Peacekeeping proved an attractive way for Canadians to stay actively involved in foreign affairs while retaining a small military and preserving the country’s reputation of independence from the major powers. It was, as some pundits were fond of saying, a great way for Canada to “punch above its weight.” Beginning in the 1990s, however, Canada quietly began to agree to fewer and fewer peacekeeping missions, in part because the United Nations was starting to fall into lower repute due to a string of failed missions in Somalia (1992-1995), Rwanda (1993-1994), and Iraq (1991-2003), but also because the Canadian defence department was losing interest in small, open-ended troop commitments. Since the NATO-led war in Kosovo (1999), and especially since the 2001-2011 war in Afghanistan, Canada has become more comfortable taking sides and fighting in an openly combative role, in what some mourn as a loss of identity and others claim is just a restoration of an older foreign policy tradition.
Canada is a rich country, and part of that wealth flows from a vast array of profitable Canadian economic relationships all over the planet.
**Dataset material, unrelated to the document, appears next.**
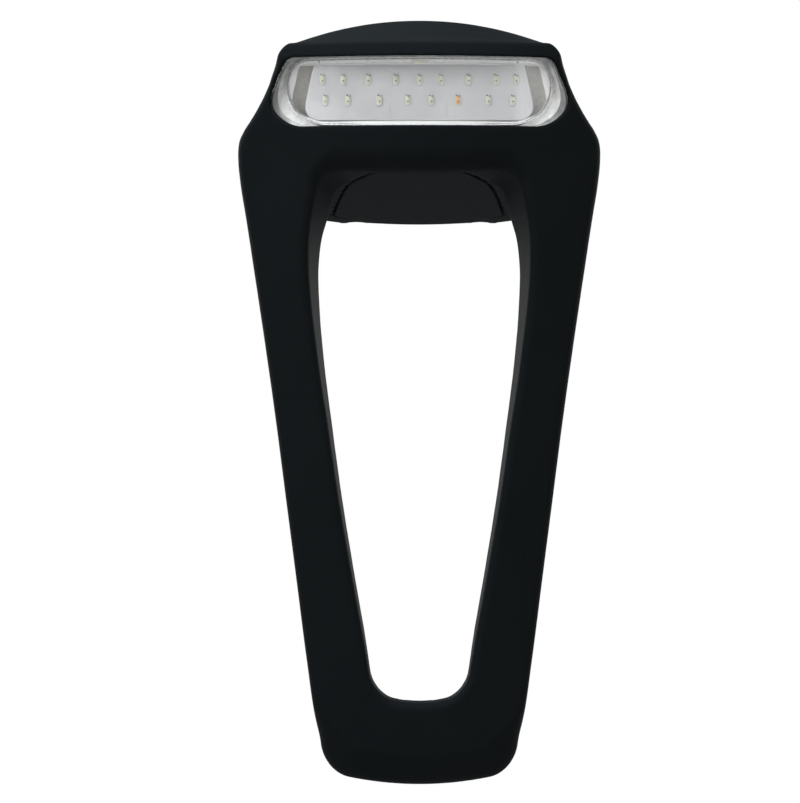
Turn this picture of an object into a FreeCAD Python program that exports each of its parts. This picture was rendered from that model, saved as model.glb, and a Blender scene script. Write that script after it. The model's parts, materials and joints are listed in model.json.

Home to an incredibly globalized economy, Canadians have trade agreements, corporate investments, and business partnerships with dozens of countries around the world, and Canada would be a much poorer place without them. This means a significant amount of Canadian foreign policy is devoted to preserving the global economic conditions that generate wealth for Canadians.
Canada’s enormous dependence on U.S. trade for consumer goods and jobs, for instance, has been largely credited (or blamed) for the country’s generally pro-American position on most major foreign policy issues over the years, a fact which can often heighten the already ample levels of Canadian insecurity regarding the U.S.-Canada relationship. The same is largely true of Canada’s relationship with dictatorships like China and Saudi Arabia, which remain similarly warm largely for trade reasons, but also require looking the other way on human rights abuses in order to maintain.
Most Canadians generally understand that their government must maintain ties to some distasteful regimes and take advantage of unpleasant or exploitative business practices such as sweatshops and lax labour laws in order to provide Canadians with the standard of living they have come to expect. Which is not to say such facts can’t still be unsettling when they are brought up in the news.